Beyond customization, several factors should inform your decision:

  • Performance: Page load speed directly affects bounce rates. According to Google Core Web Vitals research (2023), pages that load within 2.5 seconds see significantly lower abandonment rates. Ensure your chosen platform does not sacrifice speed for features.
  • Analytics: Understanding which links get clicked, where traffic comes from, and how visitors behave on your page is essential for optimization. Most platforms offer basic analytics; look for click tracking, traffic source breakdowns, and geographic data.
  • SEO capability: Can you customize meta titles, descriptions, and Open Graph tags? When people share your link-in-bio URL, the preview card matters. Platforms that let you control these elements give you an edge in search and social sharing.
  • Pricing transparency: Many platforms advertise free tiers but lock essential features like custom domains, branding removal, and advanced analytics behind paid plans. Compare what you actually get for free versus what requires a subscription.
  • Scalability: If your needs grow from 5 links to a full branded hub with products, forms, and embedded content, can your platform grow with you without requiring a migration?

The best platform for you depends on where you fall on the simplicity-flexibility spectrum. If you want a three-minute setup and never think about it again, Linktree remains a solid choice. If you want a full creative toolkit that can evolve with your brand, UniLink is purpose-built for that use case.

Frequently Asked Questions

Is a customizable link-in-bio really better than a simple one?

It depends on your goals. For personal use or casual sharing, a simple link list works fine. For professional creators, businesses, and anyone trying to convert visitors into customers or followers, design customization demonstrably improves engagement and trust. The key is matching the tool to the job.

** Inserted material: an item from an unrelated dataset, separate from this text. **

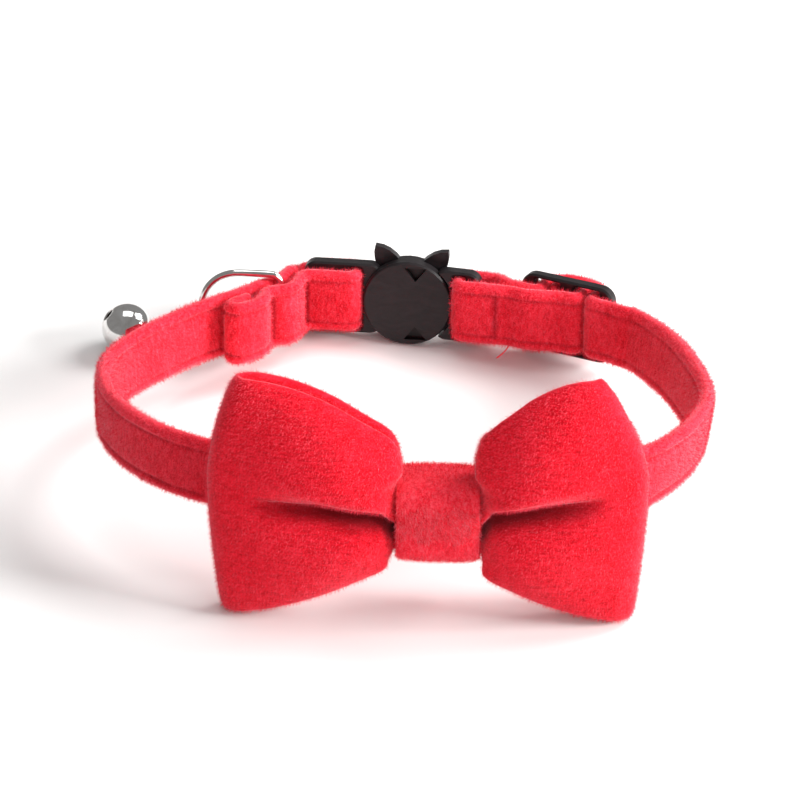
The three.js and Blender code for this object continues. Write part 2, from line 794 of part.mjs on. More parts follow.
function linkPoint() {
  const arc = dRingHeight / 2;
  const centre = dRingFrame.at(dRingReach - arc, 0);
  const middle = new THREE.Vector3(centre.x, centre.y, 0).applyMatrix4(leaning.matrixWorld);
  const below = Math.min((middle.z - bellRadius) / Math.cos(leaning.rotation.x) / arc, 0.9);
  const slope = Math.asin(below);
  const plan = dRingFrame.at(dRingReach - arc + arc * Math.cos(slope), 0);
  const at = new THREE.Vector3(plan.x, plan.y, -arc * below).applyMatrix4(leaning.matrixWorld);
  at.z = bellRadius;
  return { at, slope };
}

const link = linkPoint();
const linkRoom = ((dRingWire + jumpRingWire) / 2 + fitGap) / Math.cos(link.slope);
const ringCentre = link.at.clone().addScaledVector(chainWay, ringRadius - linkRoom);
const loopCentre = ringCentre.clone().addScaledVector(chainWay, ringRadius
  + loopRadius - (bellLoopWire + jumpRingWire) / 2 - fitGap);
const bellCentre = loopCentre.clone().addScaledVector(chainWay, bellRadius + loopRadius - bellWall / 2);

function jumpRing() {
  const geometry = mergeVertices(bareTorus(ringRadius, jumpRingWire / 2, 16));
  geometry.translate(ringCentre.x, ringCentre.y, ringCentre.z);
  return pieceMesh('jump_ring', geometry, nickel);
}

function bareTorus(radius, wire, sides) {
  const geometry = new THREE.TorusGeometry(radius, wire, 6, sides);
  geometry.deleteAttribute('normal');
  geometry.deleteAttribute('uv');
  return geometry;
}

function ball(radius, sides) {
  return new THREE.SphereGeometry(radius, sides, sides / 2);
}

// The bell's own axis points up to its loop, with a slot and two round holes below
function bell() {
  const loopRing = new THREE.TorusGeometry(loopRadius, bellLoopWire / 2, 6, 14);
  loopRing.rotateX(Math.PI / 2);
  loopRing.translate(0, 0, bellRadius + loopRadius - bellWall / 2);
  const shell = ball(bellRadius, 16);
  shell.rotateX(Math.PI / 2);
  const hollow = ball(bellRadius - bellWall, 16);
  hollow.rotateX(Math.PI / 2);
  const slotLength = bellDiameter * 0.62;
  const slot = new THREE.BoxGeometry(slotLength, bellSlotWidth, bellRadius);
  slot.translate(0, 0, -bellRadius);
  let body = solidOf(shell).add(solidOf(loopRing)).subtract(solidOf(hollow)).subtract(solidOf(slot));
  for (const way of [-1, 1]) {
    const hole = new THREE.CylinderGeometry(bellHoleDiameter / 2, bellHoleDiameter / 2, bellRadius, 12);
    hole.rotateX(Math.PI / 2);
    hole.translate(way * slotLength / 2, 0, -bellRadius * 0.9);
    body = body.subtract(solidOf(hole));
  }
  const geometry = geometryOf(body);
  geometry.rotateY(-Math.PI / 2);
  geometry.rotateZ(degrees(chainYaw));
  geometry.translate(bellCentre.x, bellCentre.y, bellCentre.z);
  return pieceMesh('bell', geometry, nickel);
}

function bellPellet() {
  const geometry = ball(pelletDiameter / 2, 12);
  const drop = bellRadius - bellWall - pelletDiameter / 2 - fitGap;
  geometry.deleteAttribute('normal');
  geometry.deleteAttribute('uv');
  geometry.translate(bellCentre.x, bellCentre.y, bellCentre.z - drop);
  return pieceMesh('bell_pellet', mergeVertices(geometry, 1e-4), nickel);
}

const collar = new THREE.Group();
collar.add(leaning, jumpRing(), bell(), bellPellet());
collar.updateMatrixWorld(true);
const box = new THREE.Box3().setFromObject(collar, true);
const middle = box.getCenter(new THREE.Vector3());
collar.position.set(-middle.x, -middle.y, -box.min.z);

export default collar;
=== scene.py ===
# Pet bow tie collar: red velvet strap, bow and knot, black buckle and slider, nickel rings and bell
import math
import bpy
import bmesh
from mathutils import Matrix, Vector


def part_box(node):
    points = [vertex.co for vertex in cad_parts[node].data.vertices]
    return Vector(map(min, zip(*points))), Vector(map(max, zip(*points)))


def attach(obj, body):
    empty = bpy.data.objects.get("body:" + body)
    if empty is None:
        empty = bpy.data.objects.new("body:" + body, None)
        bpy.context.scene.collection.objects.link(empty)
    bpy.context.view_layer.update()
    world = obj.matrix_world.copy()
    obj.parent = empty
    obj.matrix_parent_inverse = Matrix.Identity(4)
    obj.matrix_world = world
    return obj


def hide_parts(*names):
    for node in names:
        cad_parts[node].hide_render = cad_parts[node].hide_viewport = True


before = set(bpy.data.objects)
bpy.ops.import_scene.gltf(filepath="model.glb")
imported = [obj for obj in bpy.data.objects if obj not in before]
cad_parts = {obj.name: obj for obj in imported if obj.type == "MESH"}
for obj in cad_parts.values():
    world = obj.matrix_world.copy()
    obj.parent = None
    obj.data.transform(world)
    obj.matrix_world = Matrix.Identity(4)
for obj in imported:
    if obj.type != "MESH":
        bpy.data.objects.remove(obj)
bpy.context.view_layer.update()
mm = 0.001

# the collar leans forward on its bow: leanMatrix brings the flat layout to where the collar lies
lean = {"tilt": -9.9685, "lift": 19.0721, "shiftX": 0.8594, "shiftY": -30.5113}
leanMatrix = (Matrix.Translation(Vector((lean["shiftX"], lean["shiftY"], lean["lift"])) * mm)
              @ Matrix.Rotation(math.radians(lean["tilt"]), 4, "X"))
flatMatrix = leanMatrix.inverted()


# camera, floor and lights
studio = {
    "aim": (0.86, 1.02, 12.0),
    "cameraAt": (21.2, -483.98, 364.7),
    "focalPixels": 3780,
    "frameWidth": 800,
    "floorSize": 6.0,
    "floorColor": (0.96, 0.957, 0.955),
    "worldColor": (1.0, 0.99, 0.98, 1),
    "worldStrength": 0.27,
    "lightAim": (0, 0, 0.01),
}


def addCamera():
    data = bpy.data.cameras.new("camera")
    data.sensor_width = 36
    data.lens = studio["focalPixels"] / studio["frameWidth"] * data.sensor_width
    data.clip_start = 0.01
    camera = bpy.data.objects.new("camera", data)
    bpy.context.collection.objects.link(camera)
    at = Vector(studio["cameraAt"]) * mm
    camera.location = at
    camera.rotation_euler = (Vector(studio["aim"]) * mm - at).to_track_quat("-Z", "Y").to_euler()
    bpy.context.scene.camera = camera


def addLight(name, at, size, watts, color=(1, 1, 1)):
    data = bpy.data.lights.new(name, "AREA")
    data.shape = "RECTANGLE"
    data.size, data.size_y = size
    data.energy = watts
    data.color = color
    light = bpy.data.objects.new(name, data)
    bpy.context.collection.objects.link(light)
    light.location = at
    light.rotation_euler = (Vector(studio["lightAim"]) - Vector(at)).to_track_quat("-Z", "Y").to_euler()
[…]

Do I need to know CSS to use UniLink?

No. The UniLink drag-and-drop editor and built-in block styling options cover the vast majority of design needs without any code. Custom CSS is an optional power feature for users who want complete control, but it is not required to build a professional, branded page.

Can I use my own domain with a link-in-bio platform?

Some platforms support custom domains, but most charge extra for it. UniLink includes free custom domain connection on all accounts. Linktree, Beacons, and Carrd require paid plans for this feature. bio.link does not support custom domains at all.

How many blocks does the average UniLink page use?

Most users use between 8 and 20 blocks on a single page. Power users building portfolio-style or e-commerce pages may use 30 or more. The 60+ block type library means you have options for virtually any content type, but you are not expected to use them all.

Will a highly customized page load slowly?

Not necessarily. UniLink optimizes block rendering for performance regardless of page complexity. Media-heavy pages with large images or multiple video embeds may load slightly slower, but built-in lazy loading and compression keep performance within acceptable thresholds for the vast majority of configurations.

Can I switch from Linktree to UniLink without losing my links?

Yes. You can manually recreate your link structure on UniLink, and with 60+ block types you will likely be able to enhance your page significantly in the process. The setup typically takes 15-30 minutes depending on page complexity.

Is UniLink free to use?

UniLink offers a free tier that includes access to all 60+ block types, custom CSS, drag-and-drop layout, and custom domain connection. This is notably more generous than most competitors, which reserve advanced design features for paid plans.